RadLex Normalization in Radiology Reports.

Journal: AMIA ... Annual Symposium proceedings. AMIA Symposium
Published Date:

Abstract

Radiology reports have been widely used for extraction of various clinically significant information about patients' imaging studies. However, limited research has focused on standardizing the entities to a common radiology-specific vocabulary. Further, no study to date has attempted to leverage RadLex for standardization. In this paper, we aim to normalize a diverse set of radiological entities to RadLex terms. We manually construct a normalization corpus by annotating entities from three types of reports.
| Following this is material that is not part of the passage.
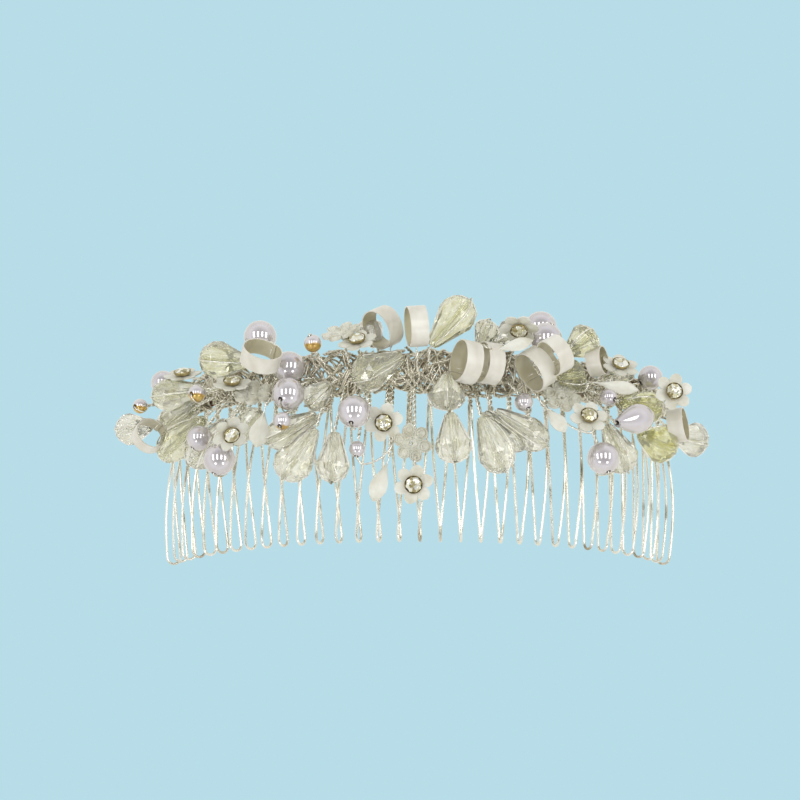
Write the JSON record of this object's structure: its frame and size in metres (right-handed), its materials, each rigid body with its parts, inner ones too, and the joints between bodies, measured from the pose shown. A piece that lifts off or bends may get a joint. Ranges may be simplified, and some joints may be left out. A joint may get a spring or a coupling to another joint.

This contains 1706 entity mentions. We propose two deep learning-based NLP methods based on a pre-trained language model (BERT) for automatic normalization. First, we employ BM25 to retrieve candidate concepts for the BERT-based models (re-ranker and span detector) to predict the normalized concept. The results are promising, with the best accuracy (78.44%) obtained by the span detector. Additionally, we discuss the challenges involved in corpus construction and propose new RadLex terms.

Authors

  • Surabhi Datta
    IMO Health, Inc., Rosemont, IL 60018, United States.
  • Jordan Godfrey-Stovall
    School of Biomedical Informatics The University of Texas Health Science Center at Houston Houston, TX.
  • Kirk Roberts
    The University of Texas Health Science Center at Houston, USA.